Looming over the decision to cut Cox are the pending charges arising from allegations that he had sex with a woman who had passed out in his apartment.  He vehemently denied the conduct, but a DNA sample given by court order showed that Cox had impregnated the alleged victim.

While explaining the move to the media, G.M. Brian Xanders indicated that only football concerns fueled the team’s thought processes.  “Everybody coming out of that lockout, it’s their job to create their role,” Xanders said, via comments distributed by the team.  “No roster spot is safe; [Cox’s] was based on the preseason games and the five weeks of training camp.  It’s unfortunate to make a cut like that when he had started for us the year before, but the coaches talked to him about what he needs to improve on for his career.  It’s unfortunate to let a draft pick go like that.”

What he needs to improve on initially is his legal situation.  The police affidavit detailing the charges against Cox, which his lawyer fought to keep concealed, contains detailed information, which the team called “extremely serious and troubling.”  Cox has no real escape route — it’s uncontested that the woman passed out, and Cox consistently denied having sex with her at all.  Once the DNA test came back positive, the game was over.

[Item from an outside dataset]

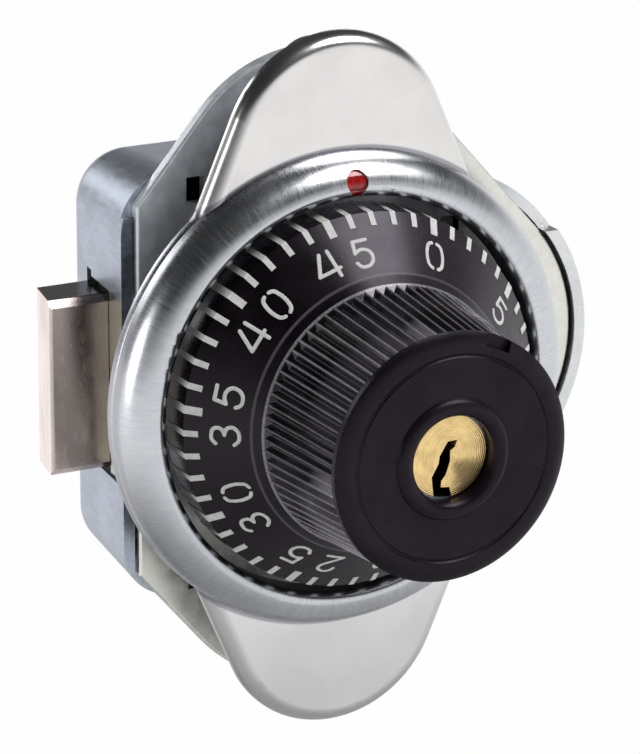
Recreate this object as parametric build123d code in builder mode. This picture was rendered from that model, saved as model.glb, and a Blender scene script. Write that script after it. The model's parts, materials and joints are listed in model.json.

Sure, Cox is entitled to the presumption of innocence.  And, yeah, the prosecution must prove all elements of the case beyond a reasonable doubt.  Given those high standards, seemingly guilty people like O.J. Simpson and Casey Anthony have been acquitted.  So there’s hope for Cox.

But not much.  And regardless of how the criminal case turns out, the available information surely influenced the Broncos — and it should influence any other team that considers giving Cox a job.